_Problem description_. Write out the whole listing exactly as it stands.

#####

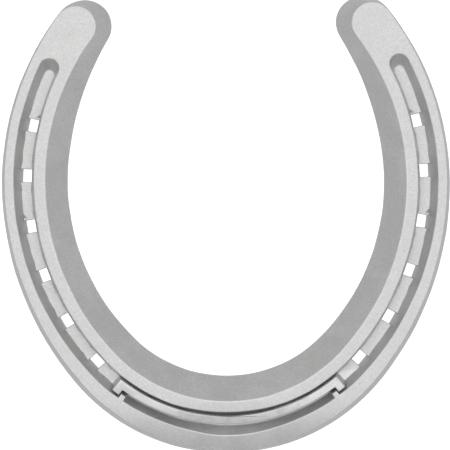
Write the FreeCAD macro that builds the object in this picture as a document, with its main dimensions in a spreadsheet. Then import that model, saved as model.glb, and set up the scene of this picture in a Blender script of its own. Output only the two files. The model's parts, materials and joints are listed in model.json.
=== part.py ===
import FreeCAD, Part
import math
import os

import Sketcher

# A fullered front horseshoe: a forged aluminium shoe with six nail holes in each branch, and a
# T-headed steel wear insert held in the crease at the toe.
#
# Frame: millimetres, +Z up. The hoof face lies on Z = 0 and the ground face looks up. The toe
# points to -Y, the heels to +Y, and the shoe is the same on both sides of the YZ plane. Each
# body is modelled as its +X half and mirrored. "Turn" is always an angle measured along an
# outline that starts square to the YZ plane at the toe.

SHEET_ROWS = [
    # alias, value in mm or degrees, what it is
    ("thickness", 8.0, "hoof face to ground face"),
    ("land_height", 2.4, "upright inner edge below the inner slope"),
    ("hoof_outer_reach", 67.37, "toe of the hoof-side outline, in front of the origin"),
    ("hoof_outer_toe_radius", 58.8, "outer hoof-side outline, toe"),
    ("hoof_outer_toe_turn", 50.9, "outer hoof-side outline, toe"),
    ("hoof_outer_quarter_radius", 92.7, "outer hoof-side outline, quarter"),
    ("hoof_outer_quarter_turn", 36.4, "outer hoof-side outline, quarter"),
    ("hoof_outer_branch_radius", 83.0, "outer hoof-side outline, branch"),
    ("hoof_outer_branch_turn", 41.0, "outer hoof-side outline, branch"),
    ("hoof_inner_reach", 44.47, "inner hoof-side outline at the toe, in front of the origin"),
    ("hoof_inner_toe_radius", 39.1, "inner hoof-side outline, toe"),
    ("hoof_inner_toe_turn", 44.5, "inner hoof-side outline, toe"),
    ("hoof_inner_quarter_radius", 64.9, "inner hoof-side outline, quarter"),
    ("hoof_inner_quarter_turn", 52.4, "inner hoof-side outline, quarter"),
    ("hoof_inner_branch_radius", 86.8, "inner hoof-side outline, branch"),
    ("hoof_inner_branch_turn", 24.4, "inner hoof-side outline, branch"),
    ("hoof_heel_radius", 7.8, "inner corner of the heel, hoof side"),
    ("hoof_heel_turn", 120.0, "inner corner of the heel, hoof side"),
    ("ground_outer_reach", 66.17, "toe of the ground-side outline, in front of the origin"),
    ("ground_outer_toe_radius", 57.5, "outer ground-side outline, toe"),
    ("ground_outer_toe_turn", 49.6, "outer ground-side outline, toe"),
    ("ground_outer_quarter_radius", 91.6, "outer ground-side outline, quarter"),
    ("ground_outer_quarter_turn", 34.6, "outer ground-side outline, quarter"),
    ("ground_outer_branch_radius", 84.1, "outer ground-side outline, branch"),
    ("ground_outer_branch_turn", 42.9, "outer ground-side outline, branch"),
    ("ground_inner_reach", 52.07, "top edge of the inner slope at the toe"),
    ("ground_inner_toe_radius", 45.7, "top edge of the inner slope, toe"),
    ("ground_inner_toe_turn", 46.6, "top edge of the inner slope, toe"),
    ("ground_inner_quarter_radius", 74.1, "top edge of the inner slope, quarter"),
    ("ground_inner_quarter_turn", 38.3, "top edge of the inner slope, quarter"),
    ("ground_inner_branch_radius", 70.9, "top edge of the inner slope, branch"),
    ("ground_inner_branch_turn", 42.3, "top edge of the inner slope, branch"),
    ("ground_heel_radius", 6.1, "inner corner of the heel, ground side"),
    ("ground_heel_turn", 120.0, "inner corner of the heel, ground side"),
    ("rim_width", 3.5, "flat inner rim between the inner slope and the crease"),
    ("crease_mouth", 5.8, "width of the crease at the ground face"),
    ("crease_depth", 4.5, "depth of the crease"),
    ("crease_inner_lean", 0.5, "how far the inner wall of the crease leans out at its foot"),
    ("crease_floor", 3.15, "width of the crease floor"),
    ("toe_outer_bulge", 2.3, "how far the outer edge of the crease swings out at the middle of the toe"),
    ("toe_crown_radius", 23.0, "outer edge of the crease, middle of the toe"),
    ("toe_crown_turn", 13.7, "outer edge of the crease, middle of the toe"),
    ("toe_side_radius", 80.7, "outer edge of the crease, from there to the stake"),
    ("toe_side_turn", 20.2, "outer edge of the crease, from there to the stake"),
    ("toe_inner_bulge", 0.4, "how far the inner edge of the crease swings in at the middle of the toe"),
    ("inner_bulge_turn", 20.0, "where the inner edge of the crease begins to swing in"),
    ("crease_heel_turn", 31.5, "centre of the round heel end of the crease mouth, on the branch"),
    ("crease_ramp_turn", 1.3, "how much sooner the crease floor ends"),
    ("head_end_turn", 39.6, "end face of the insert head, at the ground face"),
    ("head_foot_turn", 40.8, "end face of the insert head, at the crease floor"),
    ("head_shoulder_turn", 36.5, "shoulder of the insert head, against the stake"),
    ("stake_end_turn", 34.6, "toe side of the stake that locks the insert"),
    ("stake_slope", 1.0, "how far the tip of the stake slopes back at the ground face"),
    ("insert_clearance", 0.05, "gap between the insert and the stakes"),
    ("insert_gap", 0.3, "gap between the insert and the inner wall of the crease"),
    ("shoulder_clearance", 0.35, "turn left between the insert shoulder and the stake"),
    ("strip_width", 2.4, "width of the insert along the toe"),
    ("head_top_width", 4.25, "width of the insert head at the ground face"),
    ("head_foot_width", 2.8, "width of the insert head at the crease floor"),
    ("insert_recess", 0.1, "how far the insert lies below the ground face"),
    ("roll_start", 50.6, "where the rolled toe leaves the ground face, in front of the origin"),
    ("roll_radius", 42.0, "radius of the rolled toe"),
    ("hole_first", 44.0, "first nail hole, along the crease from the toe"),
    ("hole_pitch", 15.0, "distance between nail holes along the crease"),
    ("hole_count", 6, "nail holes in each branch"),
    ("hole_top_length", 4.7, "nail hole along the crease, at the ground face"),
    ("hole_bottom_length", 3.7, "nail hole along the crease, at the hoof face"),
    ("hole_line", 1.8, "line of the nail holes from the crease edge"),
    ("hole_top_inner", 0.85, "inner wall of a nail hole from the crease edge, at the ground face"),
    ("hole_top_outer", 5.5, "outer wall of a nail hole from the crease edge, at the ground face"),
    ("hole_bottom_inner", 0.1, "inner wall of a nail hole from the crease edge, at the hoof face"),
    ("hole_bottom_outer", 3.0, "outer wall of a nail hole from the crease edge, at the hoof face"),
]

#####

_Output for this exercise_.
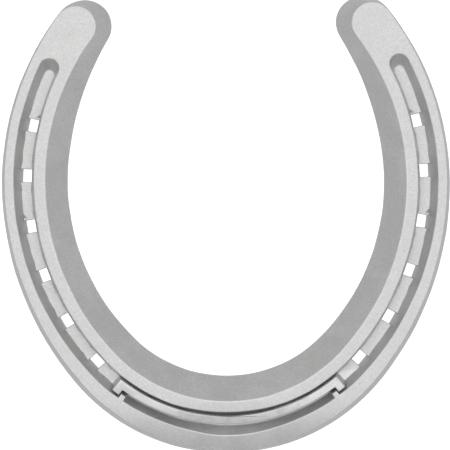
Write the FreeCAD macro that builds the object in this picture as a document, with its main dimensions in a spreadsheet. Then import that model, saved as model.glb, and set up the scene of this picture in a Blender script of its own. Output only the two files. The model's parts, materials and joints are listed in model.json.
=== part.py ===
import FreeCAD, Part
import math
import os

import Sketcher

# A fullered front horseshoe: a forged aluminium shoe with six nail holes in each branch, and a
# T-headed steel wear insert held in the crease at the toe.
#
# Frame: millimetres, +Z up. The hoof face lies on Z = 0 and the ground face looks up. The toe
# points to -Y, the heels to +Y, and the shoe is the same on both sides of the YZ plane. Each
# body is modelled as its +X half and mirrored. "Turn" is always an angle measured along an
# outline that starts square to the YZ plane at the toe.

SHEET_ROWS = [
    # alias, value in mm or degrees, what it is
    ("thickness", 8.0, "hoof face to ground face"),
    ("land_height", 2.4, "upright inner edge below the inner slope"),
    ("hoof_outer_reach", 67.37, "toe of the hoof-side outline, in front of the origin"),
    ("hoof_outer_toe_radius", 58.8, "outer hoof-side outline, toe"),
    ("hoof_outer_toe_turn", 50.9, "outer hoof-side outline, toe"),
    ("hoof_outer_quarter_radius", 92.7, "outer hoof-side outline, quarter"),
    ("hoof_outer_quarter_turn", 36.4, "outer hoof-side outline, quarter"),
    ("hoof_outer_branch_radius", 83.0, "outer hoof-side outline, branch"),
    ("hoof_outer_branch_turn", 41.0, "outer hoof-side outline, branch"),
    ("hoof_inner_reach", 44.47, "inner hoof-side outline at the toe, in front of the origin"),
    ("hoof_inner_toe_radius", 39.1, "inner hoof-side outline, toe"),
    ("hoof_inner_toe_turn", 44.5, "inner hoof-side outline, toe"),
    ("hoof_inner_quarter_radius", 64.9, "inner hoof-side outline, quarter"),
    ("hoof_inner_quarter_turn", 52.4, "inner hoof-side outline, quarter"),
    ("hoof_inner_branch_radius", 86.8, "inner hoof-side outline, branch"),
    ("hoof_inner_branch_turn", 24.4, "inner hoof-side outline, branch"),
    ("hoof_heel_radius", 7.8, "inner corner of the heel, hoof side"),
    ("hoof_heel_turn", 120.0, "inner corner of the heel, hoof side"),
    ("ground_outer_reach", 66.17, "toe of the ground-side outline, in front of the origin"),
    ("ground_outer_toe_radius", 57.5, "outer ground-side outline, toe"),
    ("ground_outer_toe_turn", 49.6, "outer ground-side outline, toe"),
    ("ground_outer_quarter_radius", 91.6, "outer ground-side outline, quarter"),
    ("ground_outer_quarter_turn", 34.6, "outer ground-side outline, quarter"),
    ("ground_outer_branch_radius", 84.1, "outer ground-side outline, branch"),
    ("ground_outer_branch_turn", 42.9, "outer ground-side outline, branch"),
    ("ground_inner_reach", 52.07, "top edge of the inner slope at the toe"),
    ("ground_inner_toe_radius", 45.7, "top edge of the inner slope, toe"),
    ("ground_inner_toe_turn", 46.6, "top edge of the inner slope, toe"),
    ("ground_inner_quarter_radius", 74.1, "top edge of the inner slope, quarter"),
    ("ground_inner_quarter_turn", 38.3, "top edge of the inner slope, quarter"),
    ("ground_inner_branch_radius", 70.9, "top edge of the inner slope, branch"),
    ("ground_inner_branch_turn", 42.3, "top edge of the inner slope, branch"),
    ("ground_heel_radius", 6.1, "inner corner of the heel, ground side"),
    ("ground_heel_turn", 120.0, "inner corner of the heel, ground side"),
    ("rim_width", 3.5, "flat inner rim between the inner slope and the crease"),
    ("crease_mouth", 5.8, "width of the crease at the ground face"),
    ("crease_depth", 4.5, "depth of the crease"),
    ("crease_inner_lean", 0.5, "how far the inner wall of the crease leans out at its foot"),
    ("crease_floor", 3.15, "width of the crease floor"),
    ("toe_outer_bulge", 2.3, "how far the outer edge of the crease swings out at the middle of the toe"),
    ("toe_crown_radius", 23.0, "outer edge of the crease, middle of the toe"),
    ("toe_crown_turn", 13.7, "outer edge of the crease, middle of the toe"),
    ("toe_side_radius", 80.7, "outer edge of the crease, from there to the stake"),
    ("toe_side_turn", 20.2, "outer edge of the crease, from there to the stake"),
    ("toe_inner_bulge", 0.4, "how far the inner edge of the crease swings in at the middle of the toe"),
    ("inner_bulge_turn", 20.0, "where the inner edge of the crease begins to swing in"),
    ("crease_heel_turn", 31.5, "centre of the round heel end of the crease mouth, on the branch"),
    ("crease_ramp_turn", 1.3, "how much sooner the crease floor ends"),
    ("head_end_turn", 39.6, "end face of the insert head, at the ground face"),
    ("head_foot_turn", 40.8, "end face of the insert head, at the crease floor"),
    ("head_shoulder_turn", 36.5, "shoulder of the insert head, against the stake"),
    ("stake_end_turn", 34.6, "toe side of the stake that locks the insert"),
    ("stake_slope", 1.0, "how far the tip of the stake slopes back at the ground face"),
    ("insert_clearance", 0.05, "gap between the insert and the stakes"),
    ("insert_gap", 0.3, "gap between the insert and the inner wall of the crease"),
    ("shoulder_clearance", 0.35, "turn left between the insert shoulder and the stake"),
    ("strip_width", 2.4, "width of the insert along the toe"),
    ("head_top_width", 4.25, "width of the insert head at the ground face"),
    ("head_foot_width", 2.8, "width of the insert head at the crease floor"),
    ("insert_recess", 0.1, "how far the insert lies below the ground face"),
    ("roll_start", 50.6, "where the rolled toe leaves the ground face, in front of the origin"),
    ("roll_radius", 42.0, "radius of the rolled toe"),
    ("hole_first", 44.0, "first nail hole, along the crease from the toe"),
    ("hole_pitch", 15.0, "distance between nail holes along the crease"),
    ("hole_count", 6, "nail holes in each branch"),
    ("hole_top_length", 4.7, "nail hole along the crease, at the ground face"),
    ("hole_bottom_length", 3.7, "nail hole along the crease, at the hoof face"),
    ("hole_line", 1.8, "line of the nail holes from the crease edge"),
    ("hole_top_inner", 0.85, "inner wall of a nail hole from the crease edge, at the ground face"),
    ("hole_top_outer", 5.5, "outer wall of a nail hole from the crease edge, at the ground face"),
    ("hole_bottom_inner", 0.1, "inner wall of a nail hole from the crease edge, at the hoof face"),
    ("hole_bottom_outer", 3.0, "outer wall of a nail hole from the crease edge, at the hoof face"),
]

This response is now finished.